Yeah I need my second giveaway win cmon


----------



## MadMel (Aug 30, 2017)

ruby fruit said:


> Yeah I need my second giveaway win cmon


lol I am still praying for my first win. 

Just posted this so I can stay updated.


----------



## jerryb73 (Aug 30, 2017)

ruby fruit said:


> Yeah I need my second giveaway win cmon


I could use another win as well..


----------



## ruby fruit (Aug 30, 2017)

My first win is being grown now

@GroKing Seeds


----------



## sunni (Aug 30, 2017)

It's up tot he advertisers to do giveaways
As a small business owner myself giveaways are very spendy


----------



## Sortastupid (Aug 30, 2017)

I would like to see a US seed bank do a giveaway once in awhile.
Just saying


----------



## Keith Stoner (Aug 30, 2017)

Sortastupid said:


> I would like to see a US seed bank do a giveaway once in awhile.
> Just saying


That would be pretty nice, local seeds are my thing!


----------



## Mysticalgrower94 (Aug 31, 2017)

Never won, I'm with madmel, I'm doing a giveaway myself, check out my channel. (Not an advertiser)


----------



## Mysticalgrower94 (Aug 31, 2017)

Mysticalgrower94 said:


> Never won, I'm with madmel, I'm doing a giveaway myself, check out my channel. (Not an advertiser)

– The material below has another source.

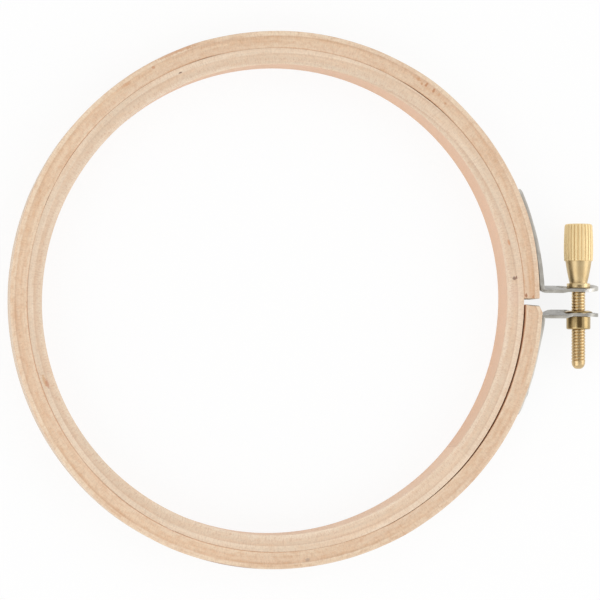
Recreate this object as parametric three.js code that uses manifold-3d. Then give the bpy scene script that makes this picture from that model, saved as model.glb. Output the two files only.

And check out madmel's channel as well


----------



## MadMel (Aug 31, 2017)

ruby fruit said:


> My first win is being grown now
> 
> @GroKing Seeds
> View attachment 4002614


Nice!! What is the strain? Gotta be something good!


----------



## ruby fruit (Aug 31, 2017)

MadMel said:


> Nice!! What is the strain? Gotta be something good!


Star ryder auto by dutch passion


----------